Step 2: Add the Map Frame
- In the toolbar on the left side of the Layout window, click Add Item → Add Map.
- Draw a rectangle on the canvas by clicking and dragging. The current map view from your main canvas will appear inside the rectangle.
- Use the Item Properties panel on the right to lock the scale or adjust the extent if needed.
Step 3: Add All Required Map Elements
A complete, publication-ready map must include the following elements. Use the Add Item menu in the toolbar to insert each one:

| Element | How to add | Notes |
|---|---|---|
| Title | Add Item → Add Label | Draw a text box at the top of the canvas; enter a descriptive title |
| Legend | Add Item → Add Legend | QGIS auto-populates from layer names — this is why renaming layers matters |
| Scale Bar | Add Item → Add Scale Bar | Choose units appropriate for your map extent |
| North Arrow | Add Item → Add North Arrow | Only strictly necessary if north is not obviously up |
| Data credit / metadata | Add Item → Add Label | Add at the bottom: your name, data sources, and date |
Step 4: Export the Layout
Once you are satisfied with the layout:
- Go to Layout → Export as Image (for PNG/JPEG) or Layout → Export as PDF.
- Accept the default settings and click OK.
- Return to the main QGIS window and save your project:
Project → Save (
.qgz).
Below is an example of a finished map created using this workflow — Alaska airports displayed as point symbols over an OpenStreetMap basemap:

Common Beginner Mistakes
| Mistake | How to avoid it |
|---|---|
| Forgetting to save the project | Use Ctrl+S / Cmd+S frequently; save before every major step |
| Data layer hidden beneath the basemap | Check layer order in the Layers Panel; drag data layers above basemaps |
| Shapefile won’t load | Ensure all five supporting files (.dbf,
.prj, .shx, .cpg) are in the same
folder as the .shp
|
| Legend shows code names instead of readable labels | Rename layers before building the layout via Properties → Source → Layer Name |
| Map exports blank | Make sure the layout’s map frame is linked to the correct map canvas |
| Overcomplicating symbology | Start with Single Symbol; add complexity only when it communicates something specific |
Hands-On Exercise
Build a Multi-Layer Map of West Lafayette
In this exercise you will combine all three data-loading methods to build a multi-layer map.

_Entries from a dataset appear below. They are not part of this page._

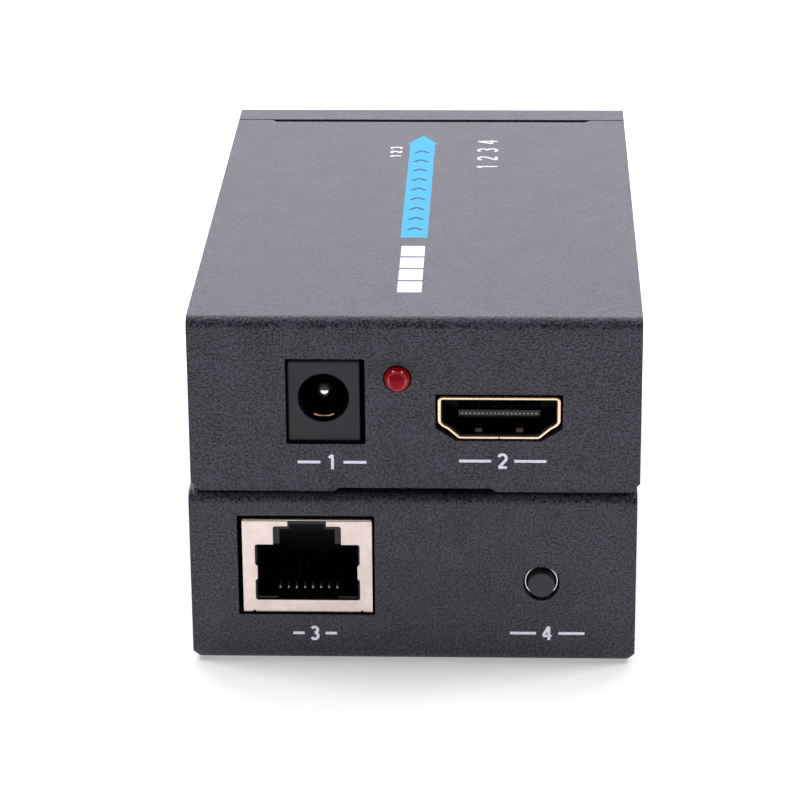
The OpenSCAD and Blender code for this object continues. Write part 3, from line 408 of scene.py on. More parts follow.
class Graph:
    """Node tree of one material."""

    def __init__(self, name: str) -> None:
        """Starts an empty material that reads places on the piece itself.

        Args:
            name: Name of the material.
        """
        self.material = bpy.data.materials.new(name)
        self.material.use_nodes = True
        self.tree = self.material.node_tree
        self.tree.nodes.clear()
        self.place = self.node("ShaderNodeTexCoord", {}).outputs["Object"]

    def node(self, kind: str, sockets: Mapping[str | int, object],
             **settings: object) -> bpy.types.Node:
        """Adds a node.

        Args:
            kind: Type of the node.
            sockets: Values or links for its inputs, by name or number.
            settings: Properties of the node.

        Returns:
            The node.
        """
        made = self.tree.nodes.new(kind)
        for key, value in settings.items():
            setattr(made, key, value)
        for key, value in sockets.items():
            if isinstance(value, bpy.types.NodeSocket):
                self.tree.links.new(value, made.inputs[key])
            else:
                made.inputs[key].default_value = value
        return made

    def stretched(self, x: float, y: float, z: float) -> bpy.types.NodeSocket:
        """Places scaled along each axis, for streaks."""
        return self.node("ShaderNodeMapping", {"Vector": self.place, "Scale": (x, y, z)}).outputs[0]

    def noise(self, size: float, detail: float = 2.0, rough: float = 0.5,
              place: bpy.types.NodeSocket | None = None) -> bpy.types.NodeSocket:
        """Cloudy noise.

        Args:
            size: Size of its largest forms in millimetres.
            detail: Number of finer layers.
            rough: Strength of the finer layers.
            place: Places to read instead of the piece's own.

        Returns:
            Its value.
        """
        place = place or self.place
        sockets = {"Vector": place, "Scale": PER_METRE / size, "Detail": detail, "Roughness": rough}
        return self.node("ShaderNodeTexNoise", sockets).outputs[0]

    def spread(self, value: bpy.types.NodeSocket, low: float, high: float,
               least: float = 0.3, most: float = 0.7) -> bpy.types.NodeSocket:
        """Maps a value between two limits to two others.

        Args:
            value: The value.
            low: Result at the lower limit.
            high: Result at the upper limit.
            least: Lower limit.
            most: Upper limit.

        Returns:
            The mapped value.
        """
        sockets = {"Value": value, "From Min": least, "From Max": most, "To Min": low, "To Max": high}
        return self.node("ShaderNodeMapRange", sockets).outputs[0]

    def blend(self, share: bpy.types.NodeSocket, first: object,
              second: object) -> bpy.types.NodeSocket:
        """Mixes two colours by a share."""
        sockets = {0: share, 6: first, 7: second}
        return self.node("ShaderNodeMix", sockets, data_type="RGBA").outputs[2]

    def combine(self, operation: str, first: object, second: object) -> bpy.types.NodeSocket:
        """Result of an arithmetic step on two values."""
        return self.node("ShaderNodeMath", {0: first, 1: second}, operation=operation).outputs[0]

    def flecks(self, size: float, radius: float, share: float) -> bpy.types.NodeSocket:
        """Sparse round flecks.

        Space is divided into cells; a cell whose random value is above one less the share gets a
        fleck where the distance to its point is below the radius.

        Args:
            size: Distance between cells in millimetres.
            radius: Radius of a fleck as a share of a cell.
            share: Share of the cells that hold a fleck.

        Returns:
            One in a fleck and nought elsewhere.
        """
        cells = self.node("ShaderNodeTexVoronoi", {"Vector": self.place, "Scale": PER_METRE / size})
        near = self.combine("LESS_THAN", cells.outputs["Distance"], radius)
        chance = self.node("ShaderNodeSeparateColor", {0: cells.outputs["Color"]}).outputs[0]
        return self.combine("MULTIPLY", near, self.combine("GREATER_THAN", chance, 1 - share))

    def bump(self, height: bpy.types.NodeSocket, depth: float,
             strength: float = 1.0) -> bpy.types.NodeSocket:
        """Normal of a relief with a depth in millimetres."""
        sockets = {"Height": height, "Distance": depth * MM, "Strength": strength}
        return self.node("ShaderNodeBump", sockets).outputs[0]

    def finish(self, sockets: Mapping[str, object]) -> bpy.types.Material:
        """Closes the tree with one shader.

        Args:
            sockets: Values or links for the shader's inputs.

        Returns:
            The material.
        """
        shader = self.node("ShaderNodeBsdfPrincipled", sockets)
        self.node("ShaderNodeOutputMaterial", {"Surface": shader.outputs[0]})
        return self.material


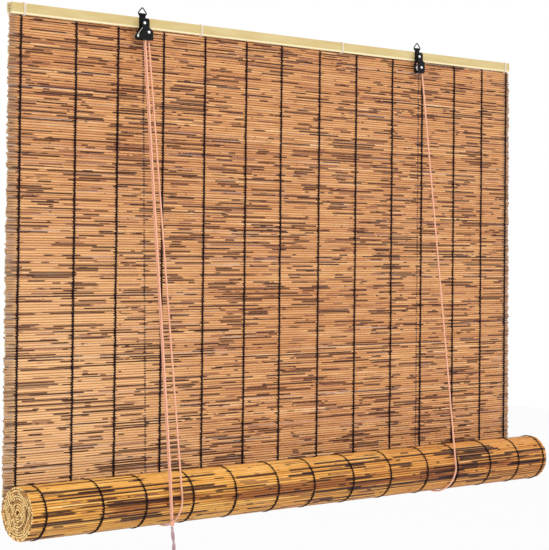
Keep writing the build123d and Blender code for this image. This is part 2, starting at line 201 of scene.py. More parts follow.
def opaque(color: Wire | Color) -> Wire | tuple[float, ...]:
    """A colour as a socket takes it."""
    return color if isinstance(color, Wire) else (*color, 1.0)


class Finish(Tree):
    """A material's tree, with the colour nodes that finishes share."""

    def __init__(self, name: str) -> None:
        """Start a material.

        Args:
            name: the material's name.
        """
        self.material = bpy.data.materials.new(name)
        self.material.use_nodes = True
        super().__init__(self.material.node_tree)

    def place(self) -> list[Wire]:
        """The point on the piece, in metres, as three numbers."""
        return self.parts(self.add("ShaderNodeTexCoord", output="Object"))

    def mark(self, name: str, output: str = "Fac") -> Wire:
        """A value stored on the mesh."""
        return self.add("ShaderNodeAttribute", {"attribute_name": name}, output=output)

    def speckle(self, cells: Point, detail: float) -> Wire:
        """Noise over the piece, with so many cells to a metre along each axis."""
        spot = [value * count for value, count in zip(self.place(), cells)]
        return self.noise(self.vector(*spot), 1.0, detail)

    def mix(self, share: Number, low: Wire | Color, high: Wire | Color, blend: str = "MIX") -> Wire:
        """Two colours mixed.

        Args:
            share: 0 for low, 1 for high.
            low: the first colour.
            high: the second colour.
            blend: the way of mixing.

        Returns:
            The mixed colour.
        """
        settings = {"data_type": "RGBA", "blend_type": blend}
        return self.add("ShaderNodeMix", settings, {0: share, 6: opaque(low), 7: opaque(high)}, output=2)

    def ramp(self, share: Wire, stops: Sequence[tuple[float, Color]]) -> Wire:
        """A colour ramp.

        Args:
            share: where on the ramp to look, from 0 to 1.
            stops: each stop's position and colour.

        Returns:
            The colour there.
        """
        made = self.node("ShaderNodeValToRGB", None, {0: share})
        band = made.color_ramp
        while len(band.elements) < len(stops):
            band.elements.new(0.5)
        for element, (position, color) in zip(band.elements, stops):
            element.position = position
            element.color = opaque(color)
        return Wire(self, made.outputs[0])

    def bump(self, height: Wire, depth: float) -> Wire:
        """A bump of depth metres where height goes from 0 to 1."""
        return self.add("ShaderNodeBump", None, {"Strength": 1.0, "Distance": depth, "Height": height})

    def surface(self, color: Wire | Color, roughness: Number, bump: Wire | None = None,
                **fixed: Number) -> bpy.types.Material:
        """Close the tree with a shader.

        Args:
            color: the base colour.
            roughness: the roughness.
            bump: a bump for the normal.
            fixed: other sockets by name, with an underscore for each space.

        Returns:
            The finished material.
        """
        values = {"Base Color": opaque(color), "Roughness": roughness}
        if bump:
            values["Normal"] = bump
        values.update({name.replace("_", " "): value for name, value in fixed.items()})
        shader = self.add("ShaderNodeBsdfPrincipled", None, values)
        self.node("ShaderNodeOutputMaterial", None, {0: shader})
        return self.material


# ---- finishes -----------------------------------------------------------------------------
@dataclass(frozen=True)
class Shades:
    """A reed's colours from darkest to palest, its dark flecks and its pale flecks of painted glint, and how
    its streaks and the painted shade under it show.

    A streak's breadth is half its width on the reed's height of -1 to 1. Its stretch is how many times
    longer than usual it is. The last field is how dark the painted shade in the hollow under each reed is.
    """

    palette: tuple[Color, ...]
    glint: Color
    shade: Color
    breadth: float
    stretch: float
    seam: float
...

Setup: Create a new QGIS project saved to your Session_1a folder.
Step 1 — Download shapefiles from Natural Earth
Go to naturalearthdata.com and read the homepage briefly to understand the data’s purpose, scale, and reliability. Then navigate to Downloads → Medium Scale Data and download the following:
From Cultural:
- Admin-0 Country boundaries (polygon)
- Admin-1 States and Provinces (polygon)
- Populated Places (point)
From Physical:
- Rivers, Lake Centerlines (line)
Save all files to your Session_1a folder and add them to your QGIS project.
Step 2 — Add UFO sighting data from a CSV
Download UFOreports_USonly_WorkshopLayer.csv from the
shared Session 1a Google folder. Use Layer → Data Source Manager
→ Delimited Text to add it as a point layer, setting the X and
Y fields to the longitude and latitude columns.
Step 3 — Add live OSM data
Use the QuickOSM plugin to query two features in West Lafayette, IN:
-
facilities/education/universities(to get Purdue University) -
shops/food(to get food stores near campus)
Style each layer with a distinct color and adjust transparency as needed.
Step 4 — Build a map layout
Turn off all layers except the Purdue campus polygon and the food stores layer. Open a new Print Layout and build a finished map that includes:
- A descriptive title
- A legend with readable layer names
- A scale bar
- A north arrow
- A data credit noting your name, data sources, and today’s date
Reflect on Your First Map
- What was the most confusing step in the workflow? How did you resolve it?
- Look at your finished map — what would you change to make it clearer for someone unfamiliar with the area?
- How does working with live OSM data (QuickOSM) differ from working with a downloaded shapefile? What are the trade-offs of each approach?